Climate change has further aggravated the situation through erratic monsoons, rising temperatures and frequent droughts, while urbanisation has led to the encroachment and disappearance of lakes, ponds and wetlands. Pollution from sewage, industry and mining has contaminated nearly 70 percent of groundwater sources, compounding scarcity with quality concerns.

Weak regulation has worsened the problem. Groundwater laws dating back to the Easement Act of 1882 tie water ownership to land rights, allowing unchecked extraction. Fragmented governance, with separate authorities managing surface and groundwater, has left critical gaps in oversight.

What the government is doing

In response, the Centre and states have launched several initiatives. The Jal Shakti Abhiyan promotes water conservation, rainwater harvesting and recharge structures across districts. The Atal Bhujal Yojana focuses on community-led groundwater management in stressed regions, while urban programmes such as AMRUT 2.0 aim to integrate stormwater management with aquifer recharge.

The government has also introduced the Amrit Sarovar initiative to develop thousands of local water bodies and launched a GIS-based public platform to track groundwater recharge and extraction data at granular levels.
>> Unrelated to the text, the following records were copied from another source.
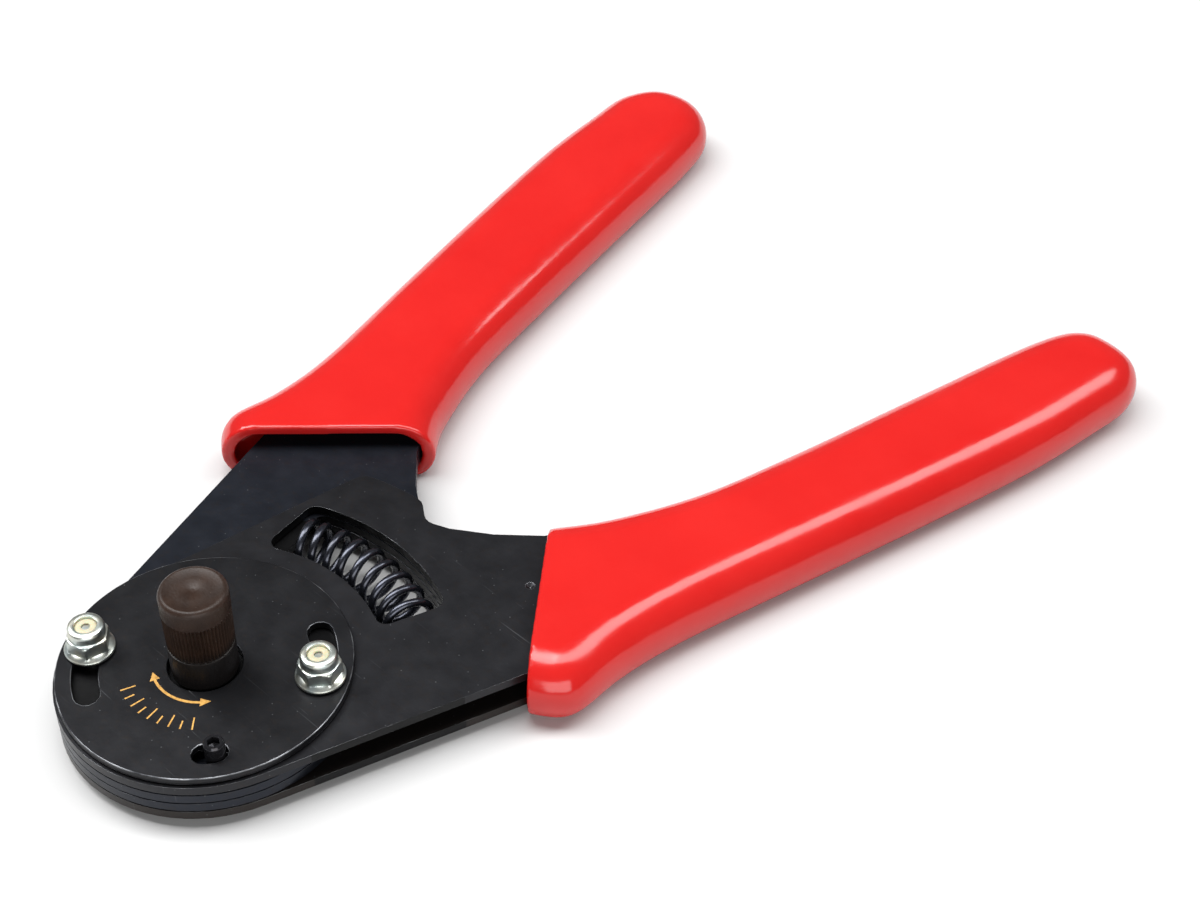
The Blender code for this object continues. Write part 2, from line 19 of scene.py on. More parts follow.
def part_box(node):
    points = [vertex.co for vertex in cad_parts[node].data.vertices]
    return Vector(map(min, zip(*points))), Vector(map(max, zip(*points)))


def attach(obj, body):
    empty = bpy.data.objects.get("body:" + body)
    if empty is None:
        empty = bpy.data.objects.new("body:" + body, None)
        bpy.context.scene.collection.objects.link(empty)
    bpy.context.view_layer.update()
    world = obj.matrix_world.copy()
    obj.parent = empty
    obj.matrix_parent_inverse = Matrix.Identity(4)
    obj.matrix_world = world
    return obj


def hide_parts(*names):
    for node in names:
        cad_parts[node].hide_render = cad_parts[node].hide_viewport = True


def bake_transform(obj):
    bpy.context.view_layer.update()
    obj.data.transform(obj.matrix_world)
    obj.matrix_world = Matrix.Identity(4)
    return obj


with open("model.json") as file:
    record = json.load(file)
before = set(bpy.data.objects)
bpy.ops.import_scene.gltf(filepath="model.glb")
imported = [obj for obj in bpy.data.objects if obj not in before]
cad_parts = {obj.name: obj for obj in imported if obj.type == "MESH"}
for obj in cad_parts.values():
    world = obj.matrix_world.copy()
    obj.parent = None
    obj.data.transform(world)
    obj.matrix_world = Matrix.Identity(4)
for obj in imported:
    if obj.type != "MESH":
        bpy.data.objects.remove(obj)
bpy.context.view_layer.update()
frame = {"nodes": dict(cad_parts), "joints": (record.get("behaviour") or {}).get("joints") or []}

MM = 0.001
joints = {joint["name"]: joint for joint in frame["joints"]}
PIVOT = Vector(joints["handle_pivot"]["pos_m"])


def box_mm(node):
    """Lowest and highest corner of a CAD node, in millimetres from the pivot axis."""
    low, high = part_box(node)
    return (low - PIVOT) / MM, (high - PIVOT) / MM


DISC_HIGH = box_mm("adjuster_disc")[1]
DISC_R = DISC_HIGH.x
DISC_TOP = DISC_HIGH.z


# --- camera, floor and light ---------------------------------------------------------------

CAMERA_SPOT = (233.7, -137.6, 303.5)
CAMERA_TILT = 47.465           # from straight down
CAMERA_HEADING = 44.8
CAMERA_ROLL = 0.17
CAMERA_LENS = 67.04
SENSOR_WIDTH = 36.0
CAMERA_REACH = 20.0            # metres
WORLD_STRENGTH = 0.14
FLOOR_HALF = 3.0               # metres


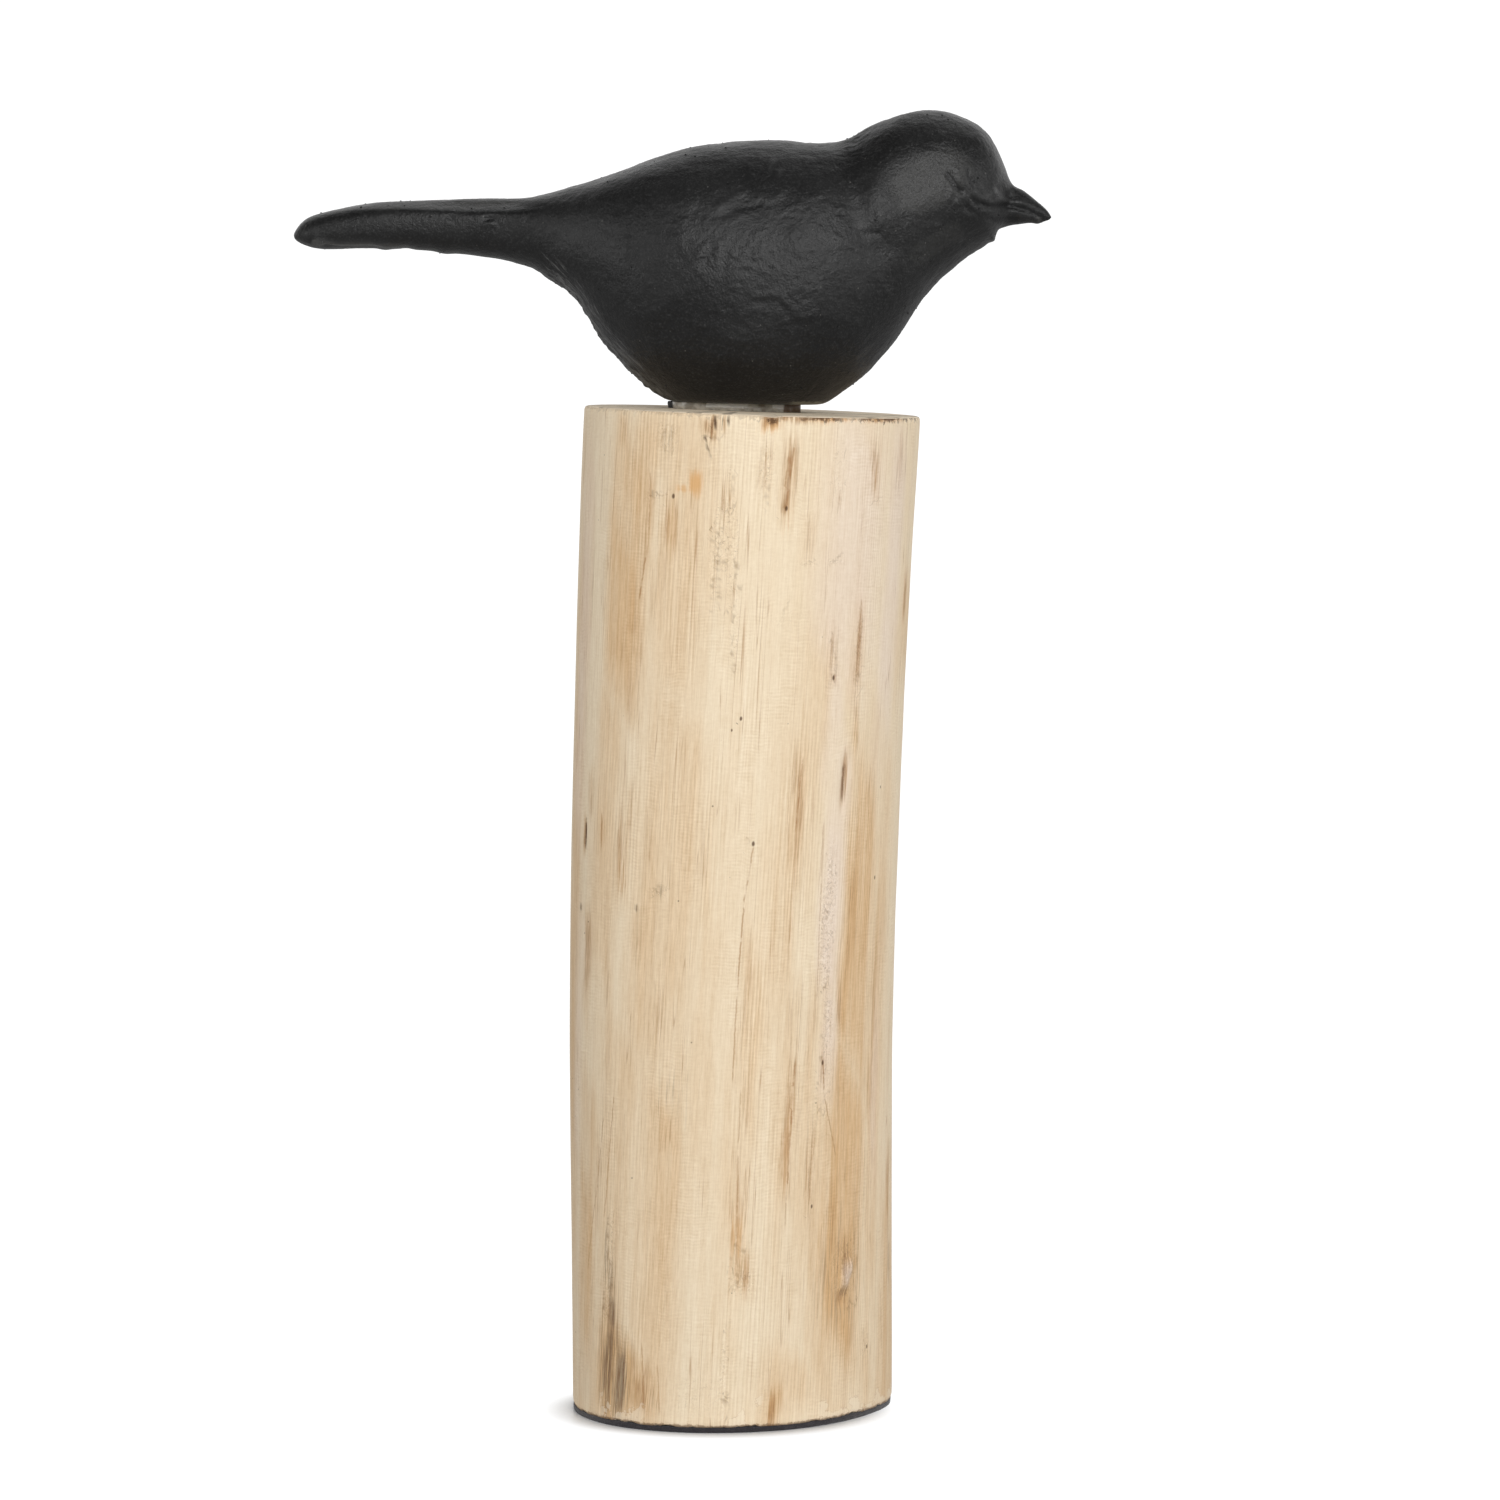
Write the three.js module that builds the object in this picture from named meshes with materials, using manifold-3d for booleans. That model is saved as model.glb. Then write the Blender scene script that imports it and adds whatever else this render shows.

Despite these efforts, experts warn that policies alone will not be enough without strict enforcement and behavioural change.

Perhaps the most troubling aspect of India’s groundwater crisis is its invisibility. Over-extraction often goes unnoticed until wells run dry and tankers take over. An informal and largely unregulated water trade has emerged in many cities, where private operators extract groundwater illegally, accelerating depletion while raising serious health risks.

India may not be out of water yet, but the warning signs are unmistakable. Without urgent reforms in water governance, crop patterns, urban planning and public behaviour, many parts of the country could soon face irreversible groundwater collapse. The queues for tankers and the silence of dry wells are already telling a story the nation can no longer afford to ignore.